#### [What you should do]
List each line of the data that holds the string "bodies".
start Data excerpt
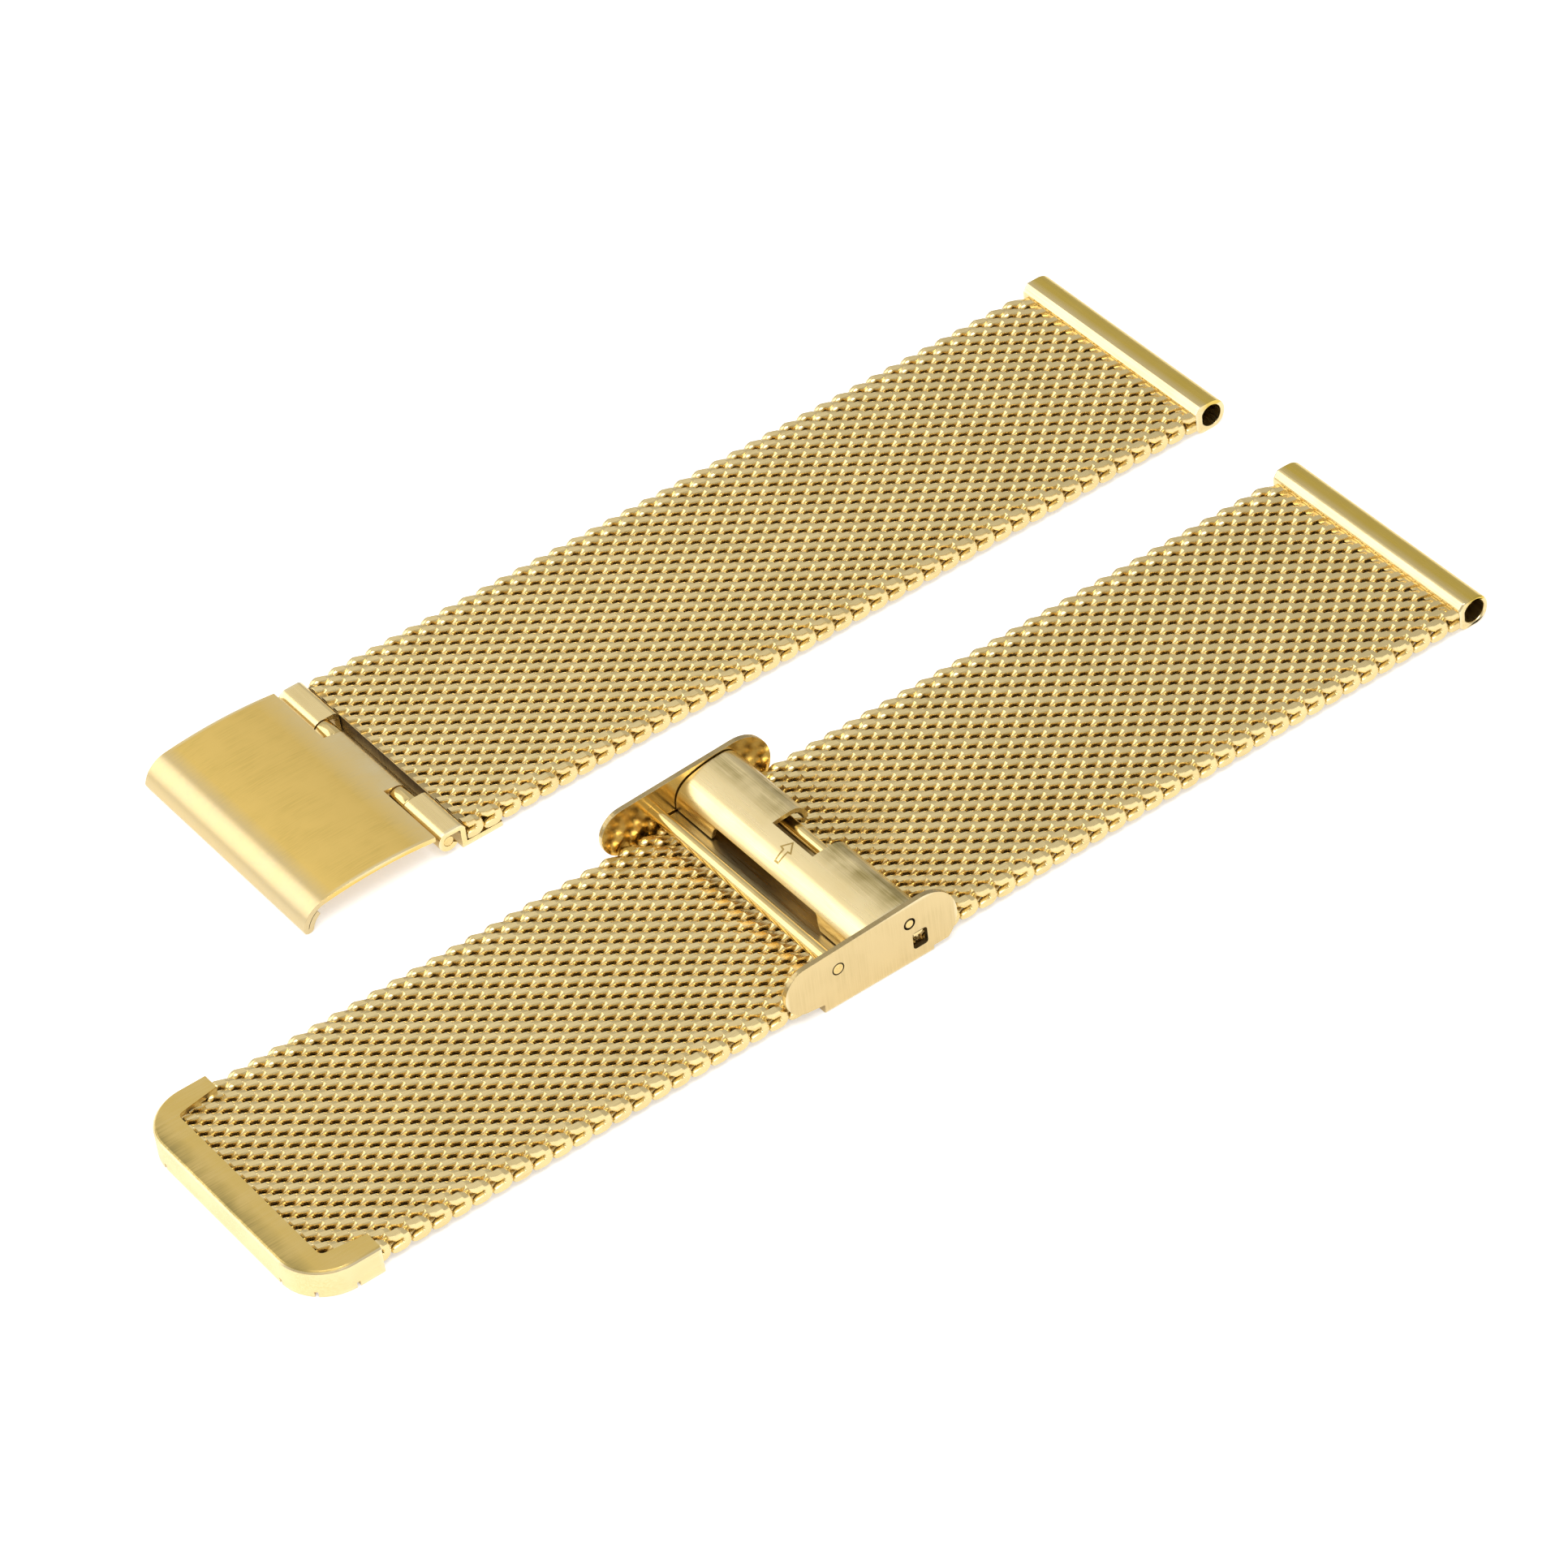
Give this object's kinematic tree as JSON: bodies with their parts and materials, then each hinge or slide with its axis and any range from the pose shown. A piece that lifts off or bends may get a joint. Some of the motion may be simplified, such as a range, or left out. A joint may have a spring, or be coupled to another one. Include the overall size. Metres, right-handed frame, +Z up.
{
  "type": "milanese mesh watch band",
  "caption": "Two-part woven wire mesh watch band with lug tubes, fold-over clasp cover with hook, sliding lockable catch and capped tail.",
  "frame": {"origin": "on the table, midway between the ends and the outer edges of the two straps laid side by side", "axes": "+X along the straps towards the lug tubes, +Y across them towards the short strap, +Z up, out of the straps' outer faces"},
  "size_m": [0.0984, 0.0496, 0.0051],
  "materials": {
    "mesh_gold": "gold-plated steel wire, outer side ground flat and satin",
    "satin_gold": "gold-plated steel sheet, satin brushed",
    "polished_gold": "gold-plated steel, polished"
  },
  "bodies": {
    "clasp_end": {"mesh_a_1": "mesh_gold", "clasp_connector": "satin_gold", "hinge_pin": "polished_gold"},
    "link_a_2": {"mesh_a_2": "mesh_gold"},
    "link_a_3": {"mesh_a_3": "mesh_gold"},
    "link_a_4": {"mesh_a_4": "mesh_gold"},
    "link_a_5": {"mesh_a_5": "mesh_gold"},
    "link_a_6": {"mesh_a_6": "mesh_gold"},
    "link_a_7": {"mesh_a_7": "mesh_gold"},
    "link_a_8": {"mesh_a_8": "mesh_gold"},
    "lug_end_a": {"mesh_a_9": "mesh_gold", "lug_tube_a": "satin_gold"},
    "cover": {"cover_plate": "satin_gold"},
    "hook": {"hook_plate": "polished_gold"},
    "clasp_link_b": {"mesh_b_6": "mesh_gold"},
    "link_b_5": {"mesh_b_5": "mesh_gold"},
    "link_b_4": {"mesh_b_4": "mesh_gold"},
    "link_b_3": {"mesh_b_3": "mesh_gold"},
    "link_b_2": {"mesh_b_2": "mesh_gold"},
    "tail_end": {"mesh_b_1": "mesh_gold", "tail_cap": "satin_gold"},
    "link_b_7": {"mesh_b_7": "mesh_gold"},
    "link_b_8": {"mesh_b_8": "mesh_gold"},
    "link_b_9": {"mesh_b_9": "mesh_gold"},
    "link_b_10": {"mesh_b_10": "mesh_gold"},
    "link_b_11": {"mesh_b_11": "mesh_gold"},
    "lug_end_b": {"mesh_b_12": "mesh_gold", "lug_tube_b": "satin_gold"},
    "slider": {"slider_housing": "satin_gold", "cross_bar": "polished_gold", "flap_pin": "polished_gold"},
    "clamp": {"clamp_plate": "polished_gold"},
    "flap": {"locking_flap": "satin_gold"}
  },
  "joints": [
    {"name": "flex_a_1", "type": "hinge", "parent": "clasp_end", "child": "link_a_2", "pos_m": [-0.00988, 0.0148, 0.00115], "axis": [0, 1, 0], "range_deg": [-12, 20]},
    {"name": "flex_a_2", "type": "hinge", "parent": "link_a_2", "child": "link_a_3", "pos_m": [-0.00282, 0.0148, 0.00115], "axis": [0, 1, 0], "range_deg": [-12, 20]},
    {"name": "flex_a_3", "type": "hinge", "parent": "link_a_3", "child": "link_a_4", "pos_m": [0.00425, 0.0148, 0.00115], "axis": [0, 1, 0], "range_deg": [-12, 20]},
    {"name": "flex_a_4", "type": "hinge", "parent": "link_a_4", "child": "link_a_5", "pos_m": [0.01131, 0.0148, 0.00115], "axis": [0, 1, 0], "range_deg": [-12, 20]},
    {"name": "flex_a_5", "type": "hinge", "parent": "link_a_5", "child": "link_a_6", "pos_m": [0.01838, 0.0148, 0.00115], "axis": [0, 1, 0], "range_deg": [-12, 20]},
    {"name": "flex_a_6", "type": "hinge", "parent": "link_a_6", "child": "link_a_7", "pos_m": [0.02544, 0.0148, 0.00115], "axis": [0, 1, 0], "range_deg": [-12, 20]},
    {"name": "flex_a_7", "type": "hinge", "parent": "link_a_7", "child": "link_a_8", "pos_m": [0.03251, 0.0148, 0.00115], "axis": [0, 1, 0], "range_deg": [-12, 20]},
    {"name": "flex_a_8", "type": "hinge", "parent": "link_a_8", "child": "lug_end_a", "pos_m": [0.03957, 0.0148, 0.00115], "axis": [0, 1, 0], "range_deg": [-12, 20]},
    {"name": "cover_hinge", "type": "hinge", "parent": "clasp_end", "child": "cover", "pos_m": [-0.01845, 0.0148, 0.00125], "axis": [0, 1, 0], "range_deg": [-20, 95]},
    {"name": "hook_hinge", "type": "hinge", "parent": "cover", "child": "hook", "pos_m": [-0.01845, 0.0148, 0.00125], "axis": [0, 1, 0], "range_deg": [-60, 0]},
    {"name": "band_b_lift", "type": "slide", "parent": "clasp_end", "child": "clasp_link_b", "axis": [0, 0, 1], "range_m": [0, 0.05]},
    {"name": "flex_tail_1", "type": "hinge", "parent": "clasp_link_b", "child": "link_b_5", "pos_m": [-0.01192, -0.01425, 0.00115], "axis": [0, -1, 0], "range_deg": [0, 20]},
    {"name": "flex_tail_2", "type": "hinge", "parent": "link_b_5", "child": "link_b_4", "pos_m": [-0.01899, -0.01425, 0.00115], "axis": [0, -1, 0], "range_deg": [0, 20]},
    {"name": "flex_tail_3", "type": "hinge", "parent": "link_b_4", "child": "link_b_3", "pos_m": [-0.02605, -0.01425, 0.00115], "axis": [0, -1, 0], "range_deg": [0, 20]},
    {"name": "flex_tail_4", "type": "hinge", "parent": "link_b_3", "child": "link_b_2", "pos_m": [-0.03312, -0.01425, 0.00115], "axis": [0, -1, 0], "range_deg": [0, 20]},
    {"name": "flex_tail_5", "type": "hinge", "parent": "link_b_2", "child": "tail_end", "pos_m": [-0.04018, -0.01425, 0.00115], "axis": [0, -1, 0], "range_deg": [0, 20]},
    {"name": "flex_lug_1", "type": "hinge", "parent": "clasp_link_b", "child": "link_b_7", "pos_m": [0.00378, -0.01425, 0.00115], "axis": [0, -1, 0], "range_deg": [-20, 0]},
    {"name": "flex_lug_2", "type": "hinge", "parent": "link_b_7", "child": "link_b_8", "pos_m": [0.01084, -0.01425, 0.00115], "axis": [0, -1, 0], "range_deg": [-20, 0]},
    {"name": "flex_lug_3", "type": "hinge", "parent": "link_b_8", "child": "link_b_9", "pos_m": [0.01791, -0.01425, 0.00115], "axis": [0, -1, 0], "range_deg": [-20, 0]},
    {"name": "flex_lug_4", "type": "hinge", "parent": "link_b_9", "child": "link_b_10", "pos_m": [0.02497, -0.01425, 0.00115], "axis": [0, -1, 0], "range_deg": [-20, 0]},
    {"name": "flex_lug_5", "type": "hinge", "parent": "link_b_10", "child": "link_b_11", "pos_m": [0.03204, -0.01425, 0.00115], "axis": [0, -1, 0], "range_deg": [-20, 0]},
    {"name": "flex_lug_6", "type": "hinge", "parent": "link_b_11", "child": "lug_end_b", "pos_m": [0.0391, -0.01425, 0.00115], "axis": [0, -1, 0], "range_deg": [-20, 0]},
    {"name": "slider_slide", "type": "slide", "parent": "clasp_link_b", "child": "slider", "axis": [1, 0, 0], "range_m": [-0.03175, 0.04385]},
    {"name": "flap_hinge", "type": "hinge", "parent": "slider", "child": "flap", "pos_m": [-0.00161, -0.01425, 0.00346], "axis": [0, 1, 0], "range_deg": [0, 70]},
    {"name": "clamp_lift", "type": "slide", "parent": "slider", "child": "clamp", "axis": [0, 0, 1], "range_m": [0, 0.0001]}
  ],
  "couplings": [
    {"joint": "flex_a_2", "follows": "flex_a_1", "ratio": 1},
    {"joint": "flex_a_3", "follows": "flex_a_1", "ratio": 1},
    {"joint": "flex_a_4", "follows": "flex_a_1", "ratio": 1},
    {"joint": "flex_a_5", "follows": "flex_a_1", "ratio": 1},
    {"joint": "flex_a_6", "follows": "flex_a_1", "ratio": 1},
    {"joint": "flex_a_7", "follows": "flex_a_1", "ratio": 1},
    {"joint": "flex_a_8", "follows": "flex_a_1", "ratio": 1},
    {"joint": "flex_tail_2", "follows": "flex_tail_1", "ratio": 1},
    {"joint": "flex_tail_3", "follows": "flex_tail_1", "ratio": 1},
    {"joint": "flex_tail_4", "follows": "flex_tail_1", "ratio": 1},
    {"joint": "flex_tail_5", "follows": "flex_tail_1", "ratio": 1},
    {"joint": "flex_lug_2", "follows": "flex_lug_1", "ratio": 1},
    {"joint": "flex_lug_3", "follows": "flex_lug_1", "ratio": 1},
    {"joint": "flex_lug_4", "follows": "flex_lug_1", "ratio": 1},
    {"joint": "flex_lug_5", "follows": "flex_lug_1", "ratio": 1},
    {"joint": "flex_lug_6", "follows": "flex_lug_1", "ratio": 1},
    {"joint": "clamp_lift", "follows": "flap_hinge", "m_per_rad": 0.00004093}
  ]
}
end Data excerpt
#### [Expected answer]
Give this object's kinematic tree as JSON: bodies with their parts and materials, then each hinge or slide with its axis and any range from the pose shown. A piece that lifts off or bends may get a joint. Some of the motion may be simplified, such as a range, or left out. A joint may have a spring, or be coupled to another one. Include the overall size. Metres, right-handed frame, +Z up.
  "bodies": {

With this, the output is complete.